Even the highest-achieving black and Hispanic students have trouble forging a path into the city’s eight specialized high schools that use the Specialized High School Admissions Test.

A new report finds that almost 55 percent of Asian students who scored in the top tier on their seventh grade math or English tests in the 2012-13 school year are now in specialized high schools. But only 16 percent of the city’s black and Hispanic students who scored Level 4 are enrolled in those schools.

The study, conducted by the Center for New York City Affairs, suggests that these high-performing black and Hispanic students either declined offers, failed the admissions test or did not take the test at all.

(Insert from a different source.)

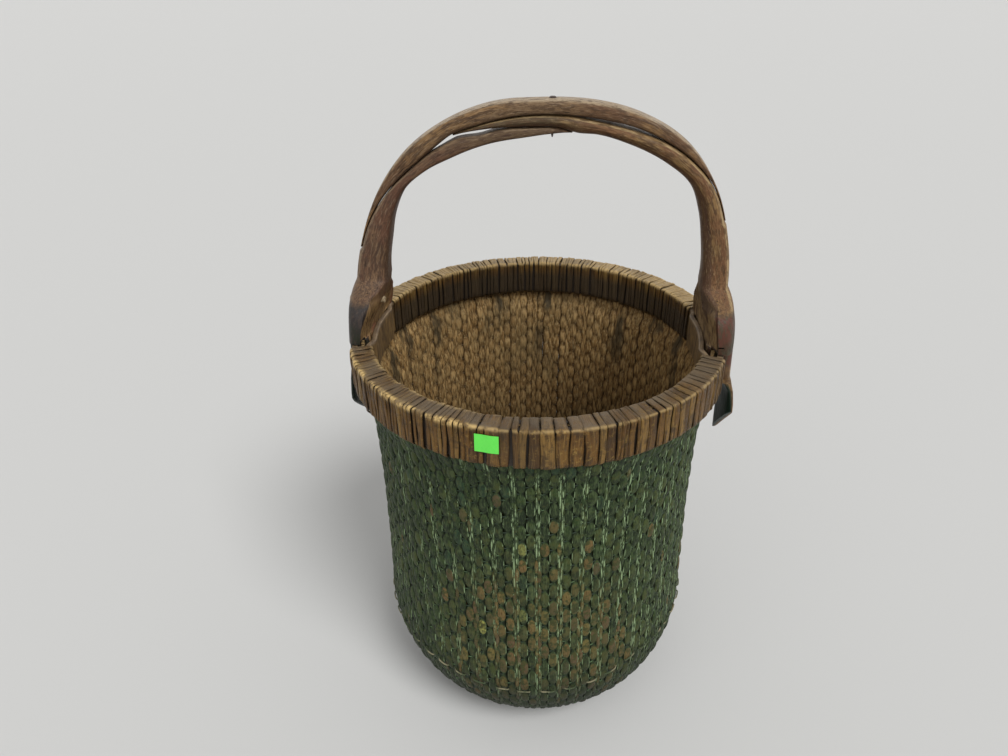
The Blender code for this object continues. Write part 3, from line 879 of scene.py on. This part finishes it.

About 21 percent of these black and Hispanic high-scorers wound up in schools with significantly lower graduation and college admission rates — schools that their high-performing white and Asian peers do not attend.

Last week, the city announced initiatives to increase diversity at the eight specialized high schools. The measures include increasing the number of students who take the test and the number of students who accept offers.

Black and Hispanic students are underrepresented in both categories. Among those scoring Level 4 on a seventh grade math or English test, 96 percent of Asian students took the exam, while only 76 percent of black students and 80 percent of Hispanic students did. Seventy-three percent of black and Hispanic students offered a slot at a specialized school accepted it, compared to 86 percent of Asian students.